Gerhard Richter Reveals Horror At His $30 Million Record Price For Top Living Artist

Gerhard Richter

Artist Gerhard Richter, the world-famous German painter, has expressed his incredulity at the astronomical sums of money paid for his works, telling the German daily Die Zeit ‘The records keep being broken and every time my initial reaction is one of horror,’ stated the artist, after sale of one of his works for £30 million. The artist also called the art market “hopelessly excessive” and said that prices are rarely a reflection of quality.

The 83-year-old Richter, said that he had watched the outcome of a recent auction at Sotheby’s in London with horror after an anonymous buyer paid £30.4 million, €41 million, or $46.5 million, the 1986 oil-on-canvas, ‘Abstraktes Bild’. “We artists get next to nothing from such an auction. Except for a small morsel, all the profit goes to the seller,” Richter added.

The painting marked a radical departure for Richter, the work is one of the artist’s largest abstract paintings and one of his favourite pieces. When the same work was offered by Sotheby’s in 1999, it made $607,500 – which was at the time a record for an abstract piece by the artist. The price paid for ‘Abstraktes Bild’ amounted to a staggering 5,000-fold increase on the price he had originally sold it for, he said.

“The records keep being broken and every time my initial reaction is one of horror even if it’s actually welcome news. But there is something really shocking about the amount”, surprisingly, the artist went on to state that he believed people who paid so much money for his paintings were foolish, and foresaw that “when the art market corrects itself” prices for his art would crash.

The artist went on to state that he understood as much about the art market as he did “about Chinese or physics”, Richter added that contrary to popular belief he barely made any profit from the sale of such works, “We artists get next to nothing from such an auction. Except for a small morsel, all the profit goes to the seller,”

The artist has expressed his relief that he did not have much to do with the buying and selling process. “Luckily I can … shut my studio door on most of the discussion about the market and prices. I’m good at suppressing it,” stated the artist.

After admitting that it had been years since he had seen ‘Abstraktes Bild’ the artist remembered it being a “quite good” piece of art. Then, surprisingly, went on to comment that his painting ‘Domplatz, Mailand’ (Cathedral Square, Milan) which last year fetched €29 million at auction was not of the same quality.

“I found that odd,” he said of the sale of the painting. “I don’t think the picture is that great … when I heard what it had gone for at auction, I thought ‘that’s completely over the top’.”

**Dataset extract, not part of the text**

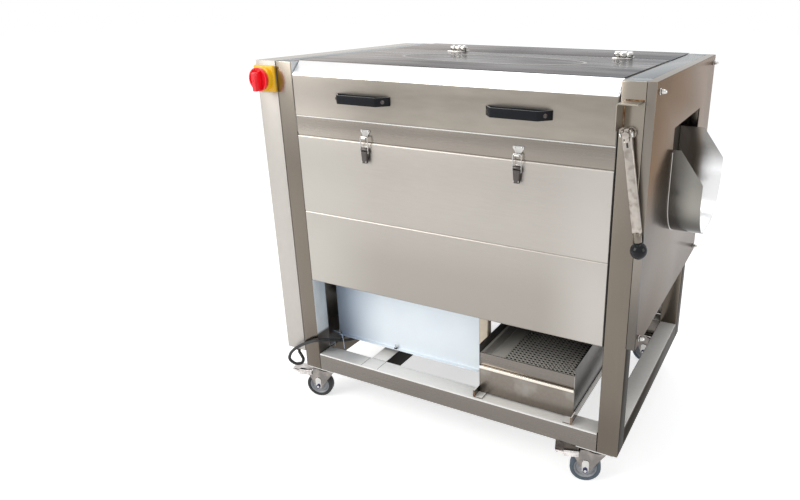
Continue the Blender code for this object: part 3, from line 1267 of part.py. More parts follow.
def gland(name, axis, centre, face, way):
    """A cable gland: a hexagonal nut and a rounded cap, standing on a face."""
    nut_end = face + way * GLAND_NUT
    end = face + way * GLAND_LENGTH
    start, stop = sorted((face + way * GAP, nut_end))
    made = piece(name, "black_plastic", rod(axis, centre, GLAND_NUT_RADIUS, start, stop, sides=6))
    start, stop = sorted((nut_end - way * WELD, end))
    fuse(made, rod(axis, centre, GLAND_CAP_RADIUS, start, stop, sides=12))
    return end


def smooth_route(points, samples):
    """Points of a Catmull-Rom curve through the route's own points."""
    route = [Vector(point) for point in points]
    ends = [route[0] * 2 - route[1]] + route + [route[-1] * 2 - route[-2]]
    smooth = []
    for a, b, c, d in zip(ends, ends[1:], ends[2:], ends[3:]):
        for step in range(samples):
            t = step / samples
            square, cube = t * t, t * t * t
            blend = 2 * b + (c - a) * t + (2 * a - 5 * b + 4 * c - d) * square + (3 * b - a - 3 * c + d) * cube
            smooth.append(blend / 2)
    smooth.append(route[-1])
    return smooth


def cable_and_glands():
    """The motor cable from the gear motor, round the left post and in a loop to the drive cover's gland."""
    gearbox_front = MOTOR_AXIS_Y - GEARBOX_HALF_WIDTH
    motor_end = gland("motor_gland", "Y", (MOTOR_GLAND_X, MOTOR_GLAND_Z), gearbox_front, -1)
    cover_end = gland("cover_gland", "Z", (COVER_GLAND_X, COVER_GLAND_Y), DRIVE_COVER_BOTTOM, -1)
    gland("supply_gland", "Z", (COVER_GLAND_X, DEPTH - SUPPLY_GLAND_FROM_BACK), DRIVE_COVER_BOTTOM, -1)
    start = (MOTOR_GLAND_X, motor_end - GAP, MOTOR_GLAND_Z)
    end = (COVER_GLAND_X, COVER_GLAND_Y, cover_end - GAP)
    start_run = (MOTOR_GLAND_X, start[1] - CABLE_STRAIGHT, MOTOR_GLAND_Z)
    end_run = (COVER_GLAND_X, COVER_GLAND_Y, end[2] - CABLE_STRAIGHT)
    points = [Vector(start), *smooth_route([start_run, *CABLE_ROUTE, end_run], CABLE_SAMPLES), Vector(end)]
    curve = bpy.data.curves.new("motor_cable", "CURVE")
    curve.dimensions = "3D"
    curve.resolution_u = 1
    curve.render_resolution_u = 0
    curve.bevel_depth = CABLE_RADIUS
    curve.bevel_resolution = 2
    curve.use_fill_caps = True
    spline = curve.splines.new("POLY")
    spline.points.add(len(points) - 1)
    for target, point in zip(spline.points, points):
        target.co = point.to_4d()
    curve.materials.append(material("black_rubber"))
    cable = bpy.data.objects.new("motor_cable", curve)
    cable.location = -ORIGIN
    bpy.context.scene.collection.objects.link(cable)


end_frames()
base_frame()
cross_rails()
bearing_plates()
rollers_and_drive()
gearmotor()
panels()
latches()
lid_and_deck()
handles()
drive_cover()
end_cover_and_chute()
gate()
splash_and_hopper()
residue_box()
spray_pipe()
for caster_place, (caster_x, caster_y, caster_heading) in CASTERS.items():
    caster(caster_place, caster_x, caster_y, caster_heading, caster_place.startswith("front"))
cable_and_glands()
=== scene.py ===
import math
from contextlib import contextmanager

import bpy
from mathutils import Matrix, Vector


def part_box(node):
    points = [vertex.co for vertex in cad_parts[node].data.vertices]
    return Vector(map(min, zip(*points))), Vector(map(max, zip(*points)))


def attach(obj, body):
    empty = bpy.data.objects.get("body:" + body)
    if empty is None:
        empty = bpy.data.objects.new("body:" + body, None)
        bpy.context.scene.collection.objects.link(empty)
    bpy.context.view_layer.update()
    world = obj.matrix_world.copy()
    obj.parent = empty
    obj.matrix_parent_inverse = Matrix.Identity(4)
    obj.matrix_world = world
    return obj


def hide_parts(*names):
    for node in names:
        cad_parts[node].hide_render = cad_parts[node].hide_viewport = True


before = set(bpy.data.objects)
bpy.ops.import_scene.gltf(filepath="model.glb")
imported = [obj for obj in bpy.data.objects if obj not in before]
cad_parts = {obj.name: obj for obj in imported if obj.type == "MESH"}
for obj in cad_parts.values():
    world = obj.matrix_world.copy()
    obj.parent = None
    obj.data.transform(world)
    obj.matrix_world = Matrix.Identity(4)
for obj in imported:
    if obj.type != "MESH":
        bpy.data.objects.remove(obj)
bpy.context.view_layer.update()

bpy.ops.object.select_all(action="DESELECT")


# The camera stands to the right of the washer at chest height and looks down at it,
# as the photograph was taken: across the front, the lid and the discharge end.
def turning(degrees, axis):
    """A turn about an axis."""
    return Matrix.Rotation(math.radians(degrees), 4, axis)


camera_data = bpy.data.cameras.new("camera")
camera_data.sensor_width = 36
camera_data.lens = 29.78
camera_data.shift_x = -0.1125
camera_data.shift_y = -0.0175
camera = bpy.data.objects.new("camera", camera_data)
bpy.context.scene.collection.objects.link(camera)
camera.location = (0.73515, -1.5725, 1.103)
heading, pitch_down, roll = 26.39, 20.05, 0.10
camera.rotation_euler = (turning(heading, "Z") @ turning(90 - pitch_down, "X") @ turning(roll, "Z")).to_euler()
bpy.context.scene.camera = camera
bpy.context.scene.view_settings.view_transform = "Standard"


# The floor is a plain pale sheet that keeps the washer's shadow. To the camera and in
# reflections it and the sky above it are white, so the steel shows a bright studio.
def shader_node(tree, kind, **inputs):
    """Add a shader node and set its inputs. The spaces in their names are written as underscores."""
    made = tree.nodes.new("ShaderNode" + kind)
    for name, value in inputs.items():
        made.inputs[name.replace("_", " ")].default_value = value
    return made


def link(tree, *pairs):
    """Link pairs of sockets, each an output and an input."""
    for source, target in pairs:
        tree.links.new(source, target)


def seen_rays(tree):
    """1 for rays from the camera and those reflected or passed on to it, else 0."""
    path = shader_node(tree, "LightPath")
    total = path.outputs["Is Camera Ray"]
    for kind in ("Is Glossy Ray", "Is Transmission Ray"):
        larger = shader_node(tree, "Math")
        larger.operation = "MAXIMUM"
        link(tree, (total, larger.inputs[0]), (path.outputs[kind], larger.inputs[1]))
        total = larger.outputs[0]
    return total


bpy.ops.mesh.primitive_plane_add(size=40, location=(0, 0, 0))
floor = bpy.context.object
floor.name = "floor"
floor_finish = bpy.data.materials.new("floor_white")
floor_finish.use_nodes = True
tree = floor_finish.node_tree
shader = tree.nodes["Principled BSDF"]
shader.inputs["Base Color"].default_value = (0.80, 0.80, 0.80, 1)
shader.inputs["Roughness"].default_value = 0.9
shader.inputs["Specular IOR Level"].default_value = 0.1
glow = shader_node(tree, "Emission", Strength=0.62)
lit = shader_node(tree, "AddShader")
mix = shader_node(tree, "MixShader")
link(
    tree,
    (shader.outputs[0], lit.inputs[0]),
    (glow.outputs[0], lit.inputs[1]),
    (seen_rays(tree), mix.inputs[0]),
    (shader.outputs[0], mix.inputs[1]),
    (lit.outputs[0], mix.inputs[2]),
    (mix.outputs[0], tree.nodes["Material Output"].inputs["Surface"]),
)
floor.data.materials.append(floor_finish)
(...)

Richter went on the express his confusion at the current importance of auctions. “It is really quite alarming, particularly when you take a look at the catalogues. They always send them to me and they get worse and worse. You cannot imagine what rubbish is offered, at prices that are rising all the time, many of the young artists go straight to auctions in order to earn the big bucks. So in contrast to the past artists cannot develop slowly. And the business is getting more anonymous. In the end it just comes down to the price.”

Richter said he had resigned himself to the fact that “hardly any one talks about art any more. Even in the arts pages of the broadsheets”, and that until the recent market interest in the artist’s work, he confirmed that often his works were among those bought as safe, tax-free capital investments and stored in art bunkers in east Asia or Switzerland.

In fact Richter attempted to alter the value of his works by offering a large number of paintings for low prices in an attempt to destabilise the market, and reduce what he sees as ridiculously high prices for his work – but the act completely backfired, “I made 100 small original paintings and sold them very cheaply. They sold immediately and promptly ended up being sold at auction … you cannot escape the market,” adding, “I don’t spend money on art, I like looking at paintings, but I go to a museum to do so. I don’t have to own art myself.”